I waited for a few days and then I tried to catch the old man's eye as he sat on his usual bench waiting for the birds to come. When he looked at me I nodded and smiled slightly. He smiled too. Since then we've waved and smiled, no more clenched fist from him, no more scowls from me. I took this whole thing so seriously a tomato thief. What a dope I was.

Dec.20: David Anderson brought his giant-puppet troupe here to have their dress rehearsal for their winter solstice parade downtown tomorrow. Last week we put up signs to invite people for "the night before solstice," and today in the late afternoon, when darkness was already falling, we made a large bonfire near the oven. We put up our yellow tipi, too, just to attract attention, and made some giant pots of hot cider at a smaller campfire.

Across the street the parking lot of the mall was jammed with Christmas shoppers, none of them with time to spare for a medieval ritual of the rebirth of spring out of the darkest day of winter.
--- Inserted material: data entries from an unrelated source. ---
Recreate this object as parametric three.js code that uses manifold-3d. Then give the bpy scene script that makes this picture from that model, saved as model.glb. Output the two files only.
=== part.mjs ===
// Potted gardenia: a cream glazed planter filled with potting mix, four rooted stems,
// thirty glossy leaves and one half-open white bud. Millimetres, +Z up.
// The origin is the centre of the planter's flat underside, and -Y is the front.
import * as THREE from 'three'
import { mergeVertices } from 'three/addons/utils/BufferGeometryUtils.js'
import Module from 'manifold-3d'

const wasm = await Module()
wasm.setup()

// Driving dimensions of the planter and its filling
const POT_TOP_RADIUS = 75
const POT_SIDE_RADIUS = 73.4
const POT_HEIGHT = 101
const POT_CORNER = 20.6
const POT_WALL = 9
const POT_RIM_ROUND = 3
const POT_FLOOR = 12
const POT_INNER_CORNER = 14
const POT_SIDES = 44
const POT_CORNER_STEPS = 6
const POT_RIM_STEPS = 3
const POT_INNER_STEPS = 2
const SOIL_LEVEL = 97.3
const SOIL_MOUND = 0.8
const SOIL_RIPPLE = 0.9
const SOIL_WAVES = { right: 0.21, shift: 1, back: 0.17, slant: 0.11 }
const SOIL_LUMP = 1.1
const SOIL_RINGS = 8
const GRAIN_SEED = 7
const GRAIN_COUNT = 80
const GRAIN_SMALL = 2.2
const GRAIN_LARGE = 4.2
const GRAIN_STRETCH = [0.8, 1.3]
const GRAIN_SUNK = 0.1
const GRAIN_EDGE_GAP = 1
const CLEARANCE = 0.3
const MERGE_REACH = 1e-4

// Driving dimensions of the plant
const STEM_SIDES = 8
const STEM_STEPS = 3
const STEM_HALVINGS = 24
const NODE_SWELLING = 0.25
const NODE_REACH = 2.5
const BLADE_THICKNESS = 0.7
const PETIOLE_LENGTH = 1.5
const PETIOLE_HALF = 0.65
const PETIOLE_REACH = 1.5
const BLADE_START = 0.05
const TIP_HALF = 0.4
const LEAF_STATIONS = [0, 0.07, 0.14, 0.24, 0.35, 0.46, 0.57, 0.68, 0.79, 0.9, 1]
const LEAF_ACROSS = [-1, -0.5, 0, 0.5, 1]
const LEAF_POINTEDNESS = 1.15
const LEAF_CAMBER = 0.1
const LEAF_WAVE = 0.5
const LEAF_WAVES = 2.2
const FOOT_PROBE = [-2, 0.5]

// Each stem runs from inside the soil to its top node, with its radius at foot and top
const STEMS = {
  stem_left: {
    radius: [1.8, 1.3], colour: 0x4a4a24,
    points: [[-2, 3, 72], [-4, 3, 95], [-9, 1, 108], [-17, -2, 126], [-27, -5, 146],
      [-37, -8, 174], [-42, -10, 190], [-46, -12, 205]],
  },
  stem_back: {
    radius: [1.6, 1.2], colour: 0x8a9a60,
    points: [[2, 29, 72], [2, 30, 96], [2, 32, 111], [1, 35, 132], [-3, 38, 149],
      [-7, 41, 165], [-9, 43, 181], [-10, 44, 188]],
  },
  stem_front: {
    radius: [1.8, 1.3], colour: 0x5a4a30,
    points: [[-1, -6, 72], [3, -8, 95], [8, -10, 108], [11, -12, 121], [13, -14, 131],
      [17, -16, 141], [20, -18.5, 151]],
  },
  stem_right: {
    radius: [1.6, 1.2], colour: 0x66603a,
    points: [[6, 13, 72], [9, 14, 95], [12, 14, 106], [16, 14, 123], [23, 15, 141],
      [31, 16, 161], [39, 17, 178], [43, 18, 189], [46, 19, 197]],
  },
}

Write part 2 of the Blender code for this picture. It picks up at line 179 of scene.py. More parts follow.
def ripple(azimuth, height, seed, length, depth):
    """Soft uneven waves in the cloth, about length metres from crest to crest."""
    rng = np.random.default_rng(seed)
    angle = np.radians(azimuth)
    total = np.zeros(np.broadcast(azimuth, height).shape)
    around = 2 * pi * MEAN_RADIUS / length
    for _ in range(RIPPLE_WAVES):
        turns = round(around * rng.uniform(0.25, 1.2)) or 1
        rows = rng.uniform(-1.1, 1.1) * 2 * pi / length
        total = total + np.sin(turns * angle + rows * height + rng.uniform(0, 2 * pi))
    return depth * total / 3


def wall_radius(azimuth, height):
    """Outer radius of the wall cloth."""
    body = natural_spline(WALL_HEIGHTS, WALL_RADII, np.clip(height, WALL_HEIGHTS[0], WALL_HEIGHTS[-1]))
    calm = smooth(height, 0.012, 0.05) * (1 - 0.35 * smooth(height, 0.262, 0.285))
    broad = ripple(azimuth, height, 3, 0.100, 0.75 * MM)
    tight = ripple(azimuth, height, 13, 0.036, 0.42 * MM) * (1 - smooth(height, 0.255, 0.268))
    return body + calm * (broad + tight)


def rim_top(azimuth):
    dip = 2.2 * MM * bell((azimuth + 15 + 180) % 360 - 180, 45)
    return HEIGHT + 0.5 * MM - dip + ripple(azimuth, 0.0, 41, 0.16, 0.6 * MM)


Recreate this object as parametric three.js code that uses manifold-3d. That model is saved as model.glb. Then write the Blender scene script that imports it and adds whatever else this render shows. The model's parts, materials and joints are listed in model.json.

At this time in December you can almost see an electric charge over the mall, the last-minute shopping is so intense, so desperate.

About a hundred people came and watched the performance of "The Green Man," drum rolls, figure of death, dragon and all. It's a contemporary mummer's play, and the little kids looked a bit daunted by the giant puppets silhouetted against the huge flames of the fire. We baked bread in the oven and cut it as it came out. The slices were steaming in the cold. After the play was over, everyone was eating hot bread and talking at once. Even the little kids were smiling, now that the play was done and the dragon was clowning around with them. Across the street there were long lines of car lights, streaks of yellow lights and red, cars bumper to bumper, entering the mall parkign lot, illuminating the solstice over there. They have immensely greater candle-power than a solstice bonfire, but maybe less warmth all the same. At least, when I looked over, it made me shiver.